A chance for first home buyers as apartment prices fall
First-home buyers will finally get a shot at owning inner city apartments amid pressure on prices.
Australia’s residential market is set to split in two, with first home buyers finally getting a shot at owning inner city apartments, while relatively strong rental yields mean that seasoned investors will look towards investments in houses.
First-home buyers willing to break with the tradition of searching for a suburban home can expect softer prices — and even lower rents — in capital city apartment markets in coming years.
Discounting is expected to be most common among high-rise “clusters” where there have already been rising levels of “settlement difficulties”. At the same time, signs of resilience in the spring auction season have given heart to house investors, with auction clearance rates for houses remaining above 70 per cent.
Separately, low interest rates and the government’s decision to leave negative gearing policy untouched have also sustained interest in the wider housing market.
But the outstanding opportunity in the market will be for first-home buyers, especially in 2017-18 when a flood of new apartments are expected to hit the market.
“We are looking at a market where you will see pressure on prices, and you may also see some rental yield decline … I think both markets are vulnerable,” said Nigel Stapledon, a research fellow at UNSW Business School.

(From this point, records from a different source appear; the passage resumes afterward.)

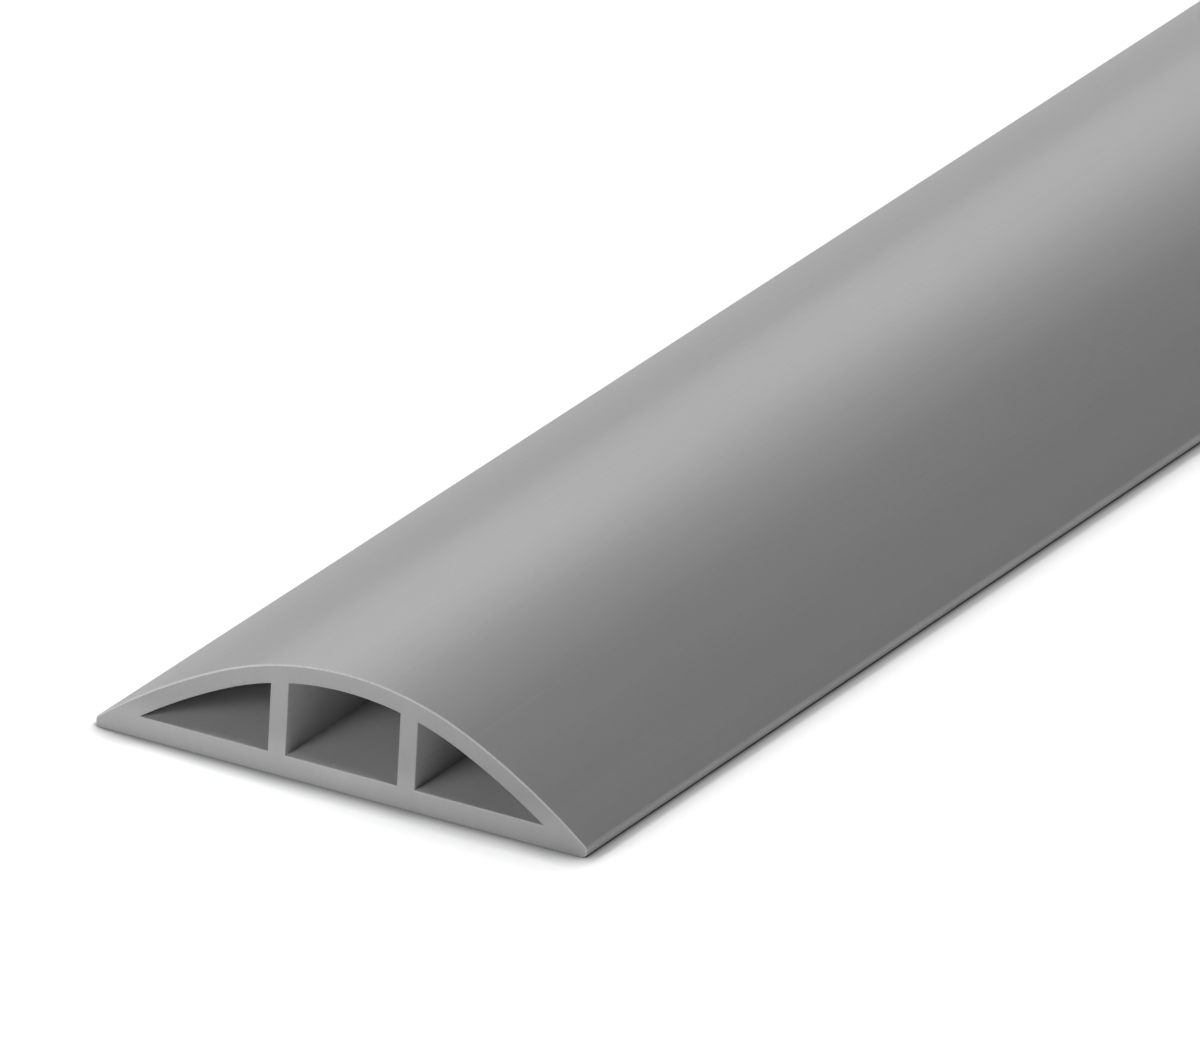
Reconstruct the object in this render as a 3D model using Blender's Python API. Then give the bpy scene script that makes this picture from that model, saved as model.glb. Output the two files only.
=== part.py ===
"""Floor cord cover: one length of flexible PVC extrusion with three through channels.

The section lies in the XZ plane and runs along Y. Z = 0 is the floor under the cover,
and the origin is in the middle of the footprint. All dimensions are in metres.
"""

import math

import bmesh
import bpy

# Driving dimensions of the stock
LENGTH = 1.524
WIDTH = 0.0635
HEIGHT = 0.0144
EDGE_HEIGHT = 0.00115

# The roof: a crown arc, with a flatter arc on each flank that runs on from it tangentially
CROWN_RADIUS = 0.0381
CROWN_HALF_ANGLE = math.radians(25.0)
ROOF_THICKNESS = 0.0022

# The floor strip and the two webs that part the channels
FLOOR_THICKNESS = 0.0026
WEB_THICKNESS = 0.00225
WEB_CENTRE = 0.00835

# Roundings of the blunt long edges, above and below
UPPER_ROUNDING = 0.0005
LOWER_ROUNDING = 0.0006

# An arc is drawn with chords that stray from it by no more than this
CHORD_ERROR = 0.000004

SMOOTH_LIMIT = math.radians(20.0)
PVC_GREY = (0.24, 0.24, 0.243, 1.0)
PVC_ROUGHNESS = 0.42


def on_circle(centre, radius, angle):
    """A point of a circle. Angles are measured from straight up, positive towards +X."""
    return centre[0] + radius * math.sin(angle), centre[1] + radius * math.cos(angle)


def arc(centre, radius, start, end):
    """Points from one angle to the other, both ends included."""
    widest = 2 * math.acos(1 - CHORD_ERROR / radius)
    steps = max(3, math.ceil(abs(end - start) / widest))
    turn = (end - start) / steps
    return [on_circle(centre, radius, start + turn * i) for i in range(steps + 1)]


def mirrored(points):
    """The same points on the other side of X = 0, in the order that carries a loop on."""
    return [(-x, z) for x, z in reversed(points)]


def flank_circle(crown_centre):
    """Centre and radius of the arc that leaves the crown arc smoothly and ends at the long edge."""
    join_x, join_z = on_circle(crown_centre, CROWN_RADIUS, CROWN_HALF_ANGLE)
    normal = (math.sin(CROWN_HALF_ANGLE), math.cos(CROWN_HALF_ANGLE))
    run, fall = WIDTH / 2 - join_x, EDGE_HEIGHT - join_z
    radius = -(run**2 + fall**2) / (2 * (run * normal[0] + fall * normal[1]))
    return (join_x - radius * normal[0], join_z - radius * normal[1]), radius


def outline(crown_centre, flank_centre, flank_radius):
    """The outside of the section, clockwise from the crown."""
    upper_x = WIDTH / 2 - UPPER_ROUNDING
    reach = flank_radius - UPPER_ROUNDING
    upper_z = flank_centre[1] + math.sqrt(reach**2 - (upper_x - flank_centre[0]) ** 2)
    flank_end = math.asin((upper_x - flank_centre[0]) / reach)
    lower = (WIDTH / 2 - LOWER_ROUNDING, LOWER_ROUNDING)

    crown = arc(crown_centre, CROWN_RADIUS, 0, CROWN_HALF_ANGLE)
    flank = arc(flank_centre, flank_radius, CROWN_HALF_ANGLE, flank_end)
    upper_corner = arc((upper_x, upper_z), UPPER_ROUNDING, flank_end, math.pi / 2)
    lower_corner = arc(lower, LOWER_ROUNDING, math.pi / 2, math.pi)
    half = crown + flank[1:] + upper_corner[1:] + lower_corner
    return half + mirrored(half)[:-1]


def middle_channel(crown_centre):
    """Arched roof, upright sides and a flat floor."""
    half_width = WEB_CENTRE - WEB_THICKNESS / 2
    radius = CROWN_RADIUS - ROOF_THICKNESS
    lean = math.asin(half_width / radius)
    roof = arc(crown_centre, radius, -lean, lean)
    return roof + [(half_width, FLOOR_THICKNESS), (-half_width, FLOOR_THICKNESS)]


def side_channel(crown_centre, flank_centre, flank_radius):
    """The channel at +X, which narrows from its web to a sharp edge where roof and floor meet."""
    web_face = WEB_CENTRE + WEB_THICKNESS / 2
    crown_inner = CROWN_RADIUS - ROOF_THICKNESS
    flank_inner = flank_radius - ROOF_THICKNESS
    at_web = math.asin(web_face / crown_inner)
    at_floor = math.acos((FLOOR_THICKNESS - flank_centre[1]) / flank_inner)
    roof = arc(crown_centre, crown_inner, at_web, CROWN_HALF_ANGLE)
    roof += arc(flank_centre, flank_inner, CROWN_HALF_ANGLE, at_floor)[1:]
    return roof + [(web_face, FLOOR_THICKNESS)]


def section_loops():
    """The outline and the three channels, each a closed loop of (x, z) points."""
    crown_centre = (0.0, HEIGHT - CROWN_RADIUS)
    flank_centre, flank_radius = flank_circle(crown_centre)
    right = side_channel(crown_centre, flank_centre, flank_radius)
    return [
        outline(crown_centre, flank_centre, flank_radius),
        middle_channel(crown_centre),
        right,
        mirrored(right),
    ]


def extrusion(loops, length):
    """A mesh of the section, filled between its loops and drawn out along Y."""
    shape = bmesh.new()
    edges = []
    for loop in loops:
        ring = [shape.verts.new((x, -length / 2, z)) for x, z in loop]
        edges += [shape.edges.new(pair) for pair in zip(ring, ring[1:] + ring[:1])]
    bmesh.ops.triangle_fill(shape, edges=edges, use_beauty=True, normal=(0, -1, 0))
    drawn = bmesh.ops.extrude_face_region(shape, geom=shape.faces[:], use_keep_orig=True)
    far_end = [item for item in drawn["geom"] if isinstance(item, bmesh.types.BMVert)]
    bmesh.ops.translate(shape, verts=far_end, vec=(0, length, 0))
    bmesh.ops.recalc_face_normals(shape, faces=shape.faces)
    mesh = bpy.data.meshes.new("cord_cover")
    shape.to_mesh(mesh)
    shape.free()
    return mesh


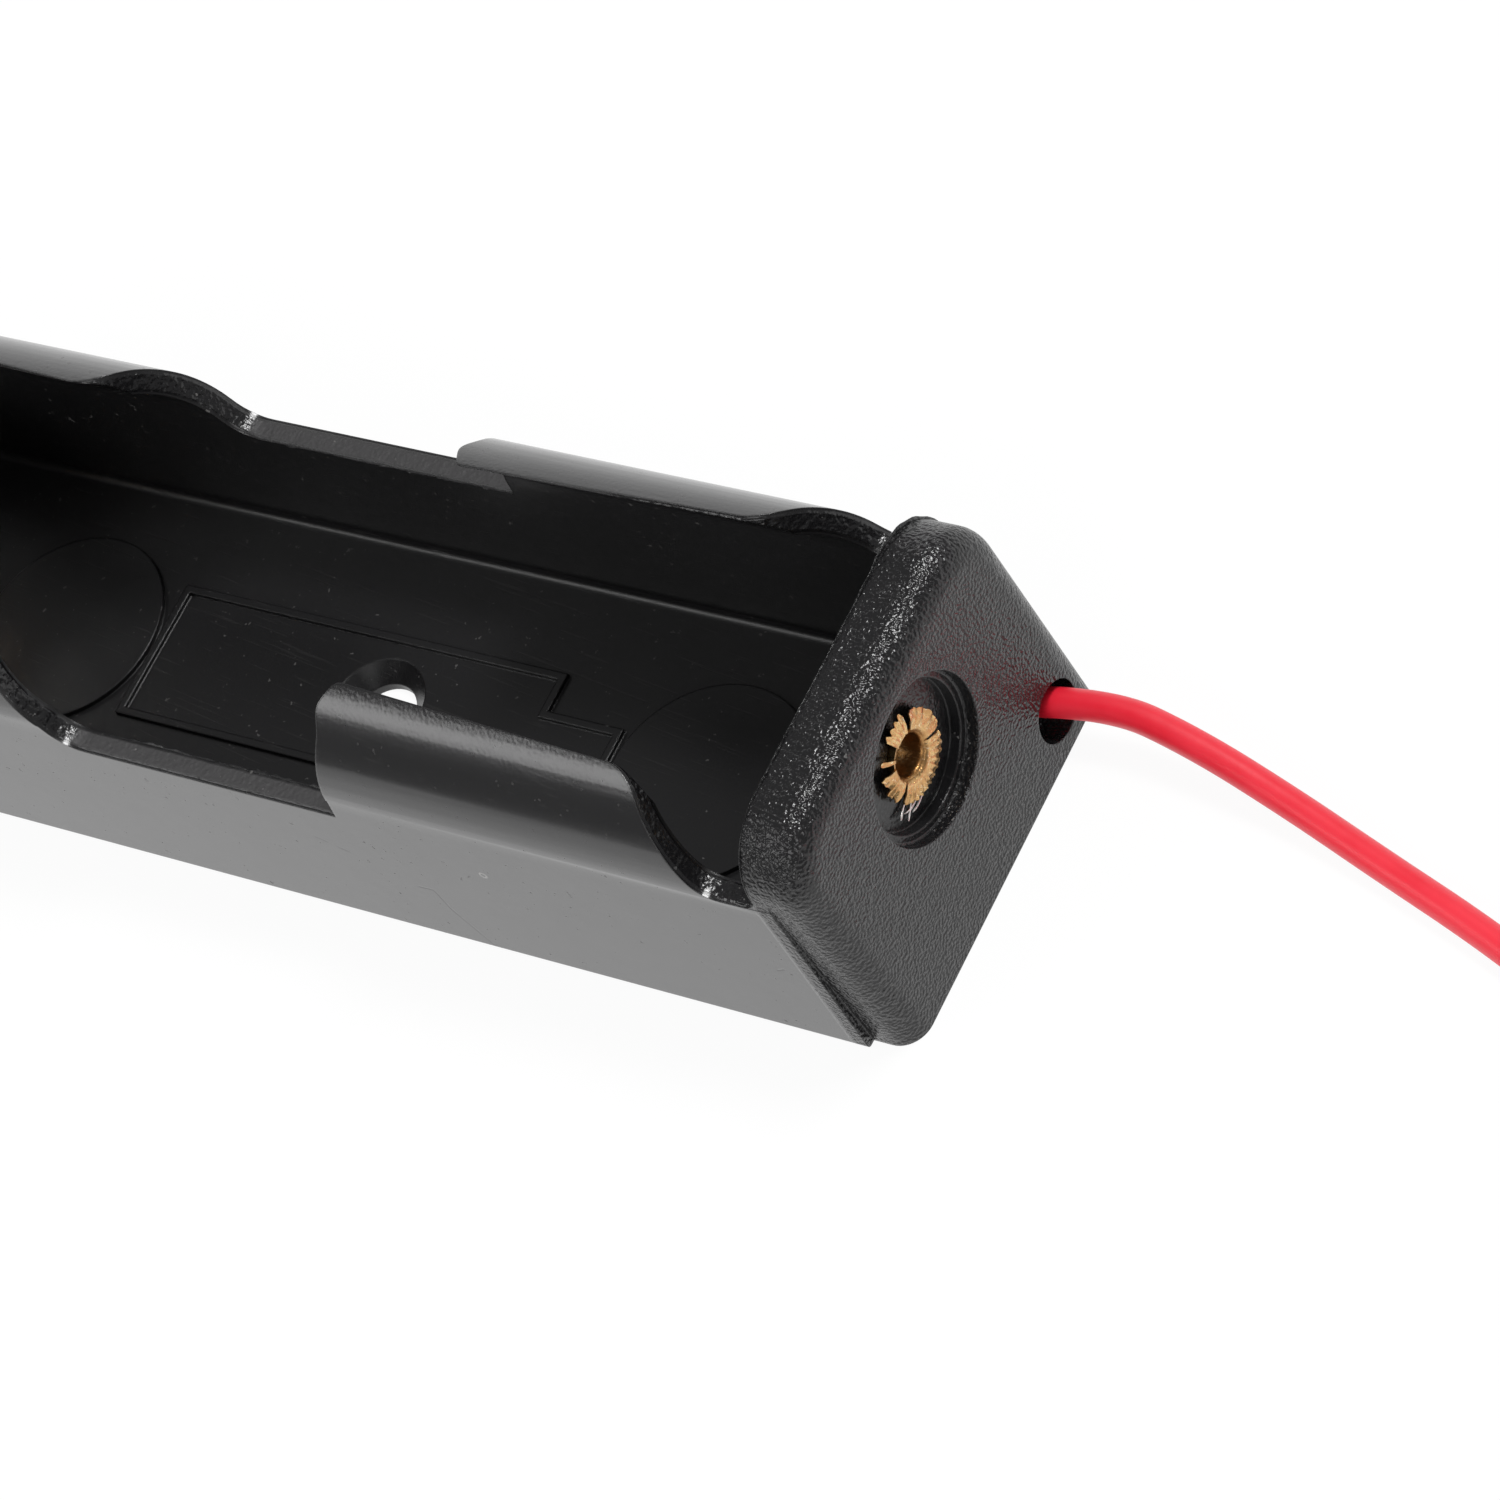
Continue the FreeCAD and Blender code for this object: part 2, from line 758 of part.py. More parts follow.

“On the upside, it becomes a buyer’s market and also a renter’s market”. A string of leading economists are now forecasting falling prices for inner city apartments, with weakness expected in Brisbane, Melbourne and finally Sydney.
Most forecasts are based on the record number of apartments under construction.
Brokerage Morgan Stanley is particularly concerned about more than 100,000 units coming on to the national market by the end of next year.
“Concerns and tail risks for the apartment market are building. We estimate around 100,000 national housing oversupply will develop by 2018, but believe the industry is facing a more imminent credit crunch for settlement and development,” Morgan Stanley analyst Daniel Blake said.
Most notable is the disproportionate level of building in Brisbane, where there are more apartments being built than in Sydney.
Analysts warn the looming oversupply is less obvious than in previous cycles since this time apartment towers are so dominant in the new wave of residential development.
Apartment towers can take more than four years from commencement to completion, which creates a substantial lag in statistical data used by the sector.
“Construction is booming, but we see a sharp slowdown ahead for future apartment developments … rental conditions have deteriorated and we expect them to weaken further on the basis of sustained overbuild,” said Morgan Stanley’s Mr Blake.
Adding further gloom to the apartment sector, economist Chris Richardson of Deloitte has suggested that property could be the “worst investment” in the coming years. AMP Capital chief economist Shane Oliver does not foresee a widespread residential property crash, saying such an outcome was “unlikely”.
However, he has estimated that high-rise inner city apartment prices could fall by up to 20 per cent in the next two years.
For long-term investors the residential market remains popular, though the opportunities in the short term are largely restricted to houses, which still offer good yields on residential dwellings compared to the generational lows being paid by cash deposits.
The official cash rate is sitting at 1.5 per cent, and further rate cuts have not been ruled out by the RBA’s new governor, Philip Lowe.
In contrast, rental yields (the income from an investment property expressed as a percentage of its purchase price) of more than 4 per cent and up to 6 per cent are common in regional areas and in lower- income suburbs in the major cities.
With some prospects of modest rental growth, long-term investors believe they can make some properties pay for themselves even if a much predicted “flat price” scenario eventuates for the wider housing market.